** REQUIREMENTS **
In the listing that follows, the range to quote begins at the line that has "of the bore" and ends after the line that has "obj.matrix_parent_inverse = Matrix.Identity(4)"; quote it verbatim and add nothing.

»»

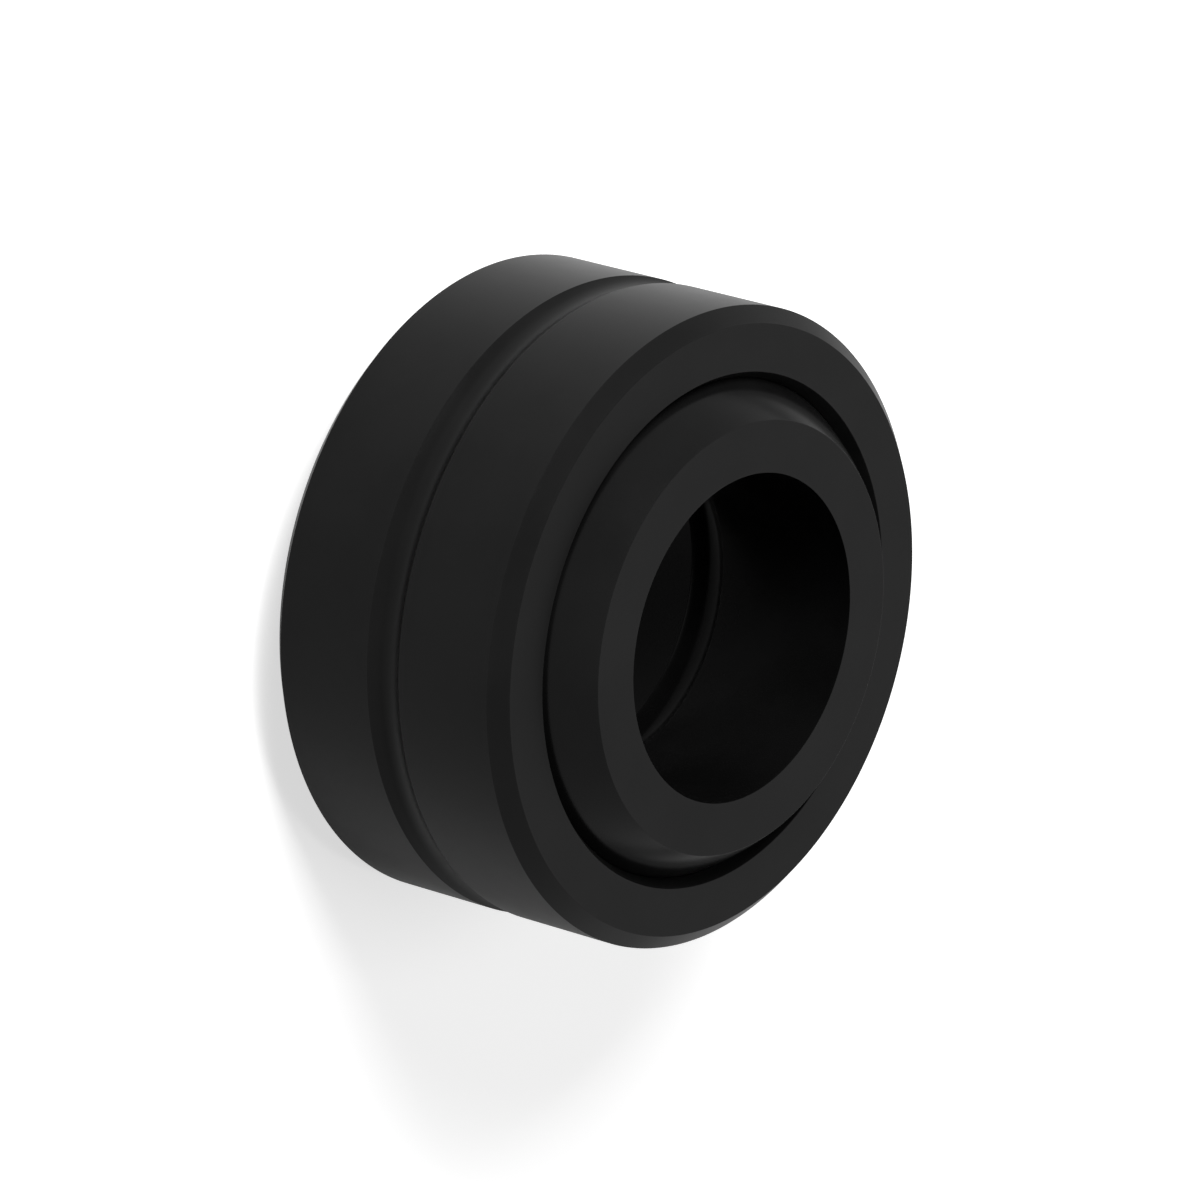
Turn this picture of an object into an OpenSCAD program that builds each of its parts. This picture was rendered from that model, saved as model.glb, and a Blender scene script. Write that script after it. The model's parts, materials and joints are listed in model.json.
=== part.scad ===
// Self-aligning bushing: a radial spherical plain bearing of two steel rings.
// The outer ring is pressed into a housing and carries a spherical raceway. The inner ring
// is a ball cut flat on both sides and bored for a shaft, and it tilts in the raceway.
// The bore axis is Z, and the origin is the centre of the ball.

/* [Inner ring] */
// Diameter of the shaft bore
bore_d = 31.75; // [29:0.05:33]
// Diameter of the ball, which is the sliding surface
ball_d = 54.74; // [53:0.01:56]
// Width of the inner ring between its end faces
inner_w = 35.3; // [33:0.1:37]

/* [Outer ring] */
// Outside diameter
outer_d = 61.92; // [60:0.02:66]
// Width of the outer ring between its faces
outer_w = 28.58; // [26:0.02:30]
// Leg of the 45 degree chamfer on both outside edges
chamfer = 1.5; // [0.6:0.05:2.2]
// Depth of the relief at each raceway edge, along the axis
lip_depth = 1.2; // [0.4:0.1:2]
// How far that relief opens out, across the axis
lip_rise = 0.76; // [0.2:0.02:1.4]
// Radial gap between the ball and the raceway
running_gap = 0.05; // [0.02:0.01:0.1]

/* [Lubrication] */
// Width of the round-bottomed groove in the bore and round the outside
groove_w = 3.9; // [3:0.1:5]
// Depth of the groove round the outside
outside_groove_depth = 0.85; // [0.4:0.05:1.3]
// Depth of the groove in the bore
bore_groove_depth = 0.65; // [0.4:0.05:1.3]
// Diameter of the oil holes that lead from the grooves to the sliding surface
oil_hole_d = 3; // [2:0.1:3]

/* [Hidden] */
$fn = 180;

blackened_steel = [0.14, 0.14, 0.14];

// The raceway is a sphere round the ball
race_r = ball_d / 2 + running_gap;

// The relief starts where its cone meets the raceway, and opens towards the face
lip_z = outer_w / 2 - lip_depth;
lip_r = sqrt(race_r * race_r - lip_z * lip_z);

// Radius of the arc that has the groove's width as its chord and the groove's depth as its rise
function arc_r(depth) = (groove_w * groove_w / 4 + depth * depth) / (2 * depth);

// How far a cutting shape runs past the face that it leaves by
overcut = 1;

// A disc of full width, chamfered on both outside edges
module outer_blank() {
    half_w = outer_w / 2;
    outer_r = outer_d / 2;
    rotate_extrude()
        polygon([
            [0, -half_w],
            [outer_r - chamfer, -half_w],
            [outer_r, chamfer - half_w],
            [outer_r, half_w - chamfer],
            [outer_r - chamfer, half_w],
            [0, half_w]
        ]);
}

// The cone that opens the raceway towards the upper face
module lip_relief() {
    open_r = lip_r + lip_rise;
    rotate_extrude()
        polygon([
            [0, lip_z],
            [lip_r, lip_z],
            [open_r, outer_w / 2],
            [open_r, outer_w / 2 + overcut],
            [0, outer_w / 2 + overcut]
        ]);
}

// A ring of round section that cuts a groove into a cylinder, from outside (side 1) or from
// inside (side -1)
module groove_cutter(cylinder_r, depth, side) {
    section_r = arc_r(depth);
    rotate_extrude()
        translate([cylinder_r + side * (section_r - depth), 0])
            circle(r = section_r);
}

// Two oil holes opposite each other, drilled in one pass along X
module oil_hole_pair() {
    rotate([0, 90, 0])
        cylinder(d = oil_hole_d, h = outer_d + 2 * overcut, center = true);
}

// Outer ring: one turned and ground ring, grooved outside and bored out as a sphere
module outer_ring() {
    color(blackened_steel)
        difference() {
            outer_blank();
            sphere(r = race_r);
            lip_relief();
            mirror([0, 0, 1])
                lip_relief();
            groove_cutter(outer_d / 2, outside_groove_depth, 1);
            oil_hole_pair();
        }
}

// Inner ring: a ball with two flat faces, a plain bore and a groove at the middle of the bore
module inner_ring() {
    color(blackened_steel)
        difference() {
            intersection() {
                sphere(d = ball_d);
                cylinder(d = ball_d, h = inner_w, center = true);
            }
            cylinder(d = bore_d, h = inner_w + 2 * overcut, center = true);
            groove_cutter(bore_d / 2, bore_groove_depth, -1);
            oil_hole_pair();
        }
}

outer_ring();
inner_ring();
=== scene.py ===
# Self-aligning bushing: a radial spherical plain bearing, put together from its two steel rings.
import json

import bpy
import numpy as np
from mathutils import Matrix, Vector


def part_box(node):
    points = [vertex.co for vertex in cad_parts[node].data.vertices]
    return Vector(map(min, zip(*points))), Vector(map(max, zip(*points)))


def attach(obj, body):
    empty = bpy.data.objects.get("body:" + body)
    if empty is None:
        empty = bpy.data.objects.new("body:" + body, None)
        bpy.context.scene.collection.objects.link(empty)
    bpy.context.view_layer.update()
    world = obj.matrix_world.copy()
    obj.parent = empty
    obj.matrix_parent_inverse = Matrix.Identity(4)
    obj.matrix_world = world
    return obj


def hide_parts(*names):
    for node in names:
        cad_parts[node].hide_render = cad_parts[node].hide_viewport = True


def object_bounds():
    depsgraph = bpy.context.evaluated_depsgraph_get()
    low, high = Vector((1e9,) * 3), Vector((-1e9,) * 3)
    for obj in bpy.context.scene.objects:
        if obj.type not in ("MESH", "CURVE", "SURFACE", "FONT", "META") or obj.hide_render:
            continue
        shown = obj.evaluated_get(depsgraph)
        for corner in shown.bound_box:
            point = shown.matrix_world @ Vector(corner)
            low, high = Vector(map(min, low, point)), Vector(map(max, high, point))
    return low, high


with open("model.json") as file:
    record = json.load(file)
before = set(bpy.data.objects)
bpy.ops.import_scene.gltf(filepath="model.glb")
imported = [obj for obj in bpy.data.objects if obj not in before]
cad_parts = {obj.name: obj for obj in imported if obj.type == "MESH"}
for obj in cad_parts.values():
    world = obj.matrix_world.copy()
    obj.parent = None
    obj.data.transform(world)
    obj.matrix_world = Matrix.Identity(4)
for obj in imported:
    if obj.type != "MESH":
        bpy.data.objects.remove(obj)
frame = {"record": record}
cad_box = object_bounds()


# Outer ring
# One ring of bearing steel, turned, hardened and ground, then blackened all over. It has a
# round-bottomed oil groove outside and a spherical raceway inside that is relieved at both
# edges. Two oil holes are drilled from the groove to the raceway. A press fit holds it in use.
MM = 0.001
outer_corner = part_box("outer_ring")[1]
outer_r = outer_corner.x
outer_half_w = outer_corner.z
chamfer = 1.5 * MM
ball_r = 27.37 * MM
running_gap = 0.05 * MM
race_r = ball_r + running_gap
lip_depth = 1.2 * MM
lip_rise = 0.76 * MM
groove_half_w = 1.95 * MM
outside_groove_depth = 0.85 * MM
oil_hole_r = 1.5 * MM
hole_rim = 0.18 * MM
broken_edge = 0.03 * MM
edge_strip = 0.015 * MM
wear_reach = 0.16 * MM
samples_on_straight = 200
samples_on_arc = 600
points_on_straight = 11
points_on_groove = 21
points_on_sphere = 35
points_on_corner = 4
turned_steps = 384
drilled_steps = 64
smooth_below = np.radians(30)


def straight(start, end):
    """The points start + (end - start) t for t from 0 to 1."""
    t = np.linspace(0, 1, samples_on_straight)[:, None]
    return np.array(start) * (1 - t) + np.array(end) * t


def arc(start, end, centre):
    """The points centre + rho (cos a, sin a), with a going the short way from start to end."""
    centre = np.array(centre)
    first, last = np.array(start) - centre, np.array(end) - centre
    rho = np.hypot(*first)
    from_angle = np.arctan2(first[1], first[0])
    turn = (np.arctan2(last[1], last[0]) - from_angle + np.pi) % (2 * np.pi) - np.pi
    a = from_angle + turn * np.linspace(0, 1, samples_on_arc)
    return centre + rho * np.stack([np.cos(a), np.sin(a)], axis=1)


def groove_arc(edge, depth, side):
    """A groove's section, from one edge to its mirror image below the middle.

    Half a width w and a depth d make an arc of radius (w^2 + d^2) / 2d. Side 1 cuts it outwards
    from a bore, and side -1 inwards from the outside.
    """
    wall_r, half_w = edge
    arc_r = (half_w**2 + depth**2) / (2 * depth)
    return arc(edge, below(edge), (wall_r + side * (depth - arc_r), 0))


def below(point):
    """The same corner in the lower half of a ring."""
    return point[0], -point[1]


def rounded_outline(sides, counts):
    """A closed outline with every corner broken, and how near each of its points is to a corner.

    A side of length L keeps the points at the distances b and L - b along it, where b is the
    broken edge's size. Between them, from b + strip on, it keeps points at (1 - cos(pi k / n)) / 2
    of the way, which lie closer together near its ends, with n from the list of counts. The corner
    K between the ends A and B of two sides becomes the curve (1 - t)^2 A + 2t(1 - t) K + t^2 B.
    Nearness is exp(-distance / reach).
    """
    t = (np.arange(1, points_on_corner) / points_on_corner)[:, None]
    cut_sides, nearness = [], []
    for side, count in zip(sides, counts):
        k = np.arange(count + 1) / count
        along = np.append(0, np.cumsum(np.hypot(*np.diff(side, axis=0).T)))
        last = along[-1]
        flat = last - 2 * (broken_edge + edge_strip)
        kept = broken_edge + edge_strip + flat * (1 - np.cos(np.pi * k)) / 2
        kept = np.concatenate([[broken_edge], kept, [last - broken_edge]])
        cut_sides.append(np.stack([np.interp(kept, along, side[:, axis]) for axis in (0, 1)], axis=1))
        nearness.append(np.exp(-np.minimum(kept, last - kept) / wear_reach))
    outline, edge = [], []
    for number, side in enumerate(cut_sides):
        corner = sides[number][-1]
        following = cut_sides[(number + 1) % len(cut_sides)][0]
        outline += [side, (1 - t) ** 2 * side[-1] + 2 * t * (1 - t) * corner + t**2 * following]
        edge += [nearness[number], np.ones(len(t))]
    return np.concatenate(outline), np.concatenate(edge)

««

** ANSWER TO THIS PROBLEM **
// Inner ring: a ball with two flat faces, a plain bore and a groove at the middle of the bore
module inner_ring() {
    color(blackened_steel)
        difference() {
            intersection() {
                sphere(d = ball_d);
                cylinder(d = ball_d, h = inner_w, center = true);
            }
            cylinder(d = bore_d, h = inner_w + 2 * overcut, center = true);
            groove_cutter(bore_d / 2, bore_groove_depth, -1);
            oil_hole_pair();
        }
}

outer_ring();
inner_ring();
=== scene.py ===
# Self-aligning bushing: a radial spherical plain bearing, put together from its two steel rings.
import json

import bpy
import numpy as np
from mathutils import Matrix, Vector


def part_box(node):
    points = [vertex.co for vertex in cad_parts[node].data.vertices]
    return Vector(map(min, zip(*points))), Vector(map(max, zip(*points)))


def attach(obj, body):
    empty = bpy.data.objects.get("body:" + body)
    if empty is None:
        empty = bpy.data.objects.new("body:" + body, None)
        bpy.context.scene.collection.objects.link(empty)
    bpy.context.view_layer.update()
    world = obj.matrix_world.copy()
    obj.parent = empty
    obj.matrix_parent_inverse = Matrix.Identity(4)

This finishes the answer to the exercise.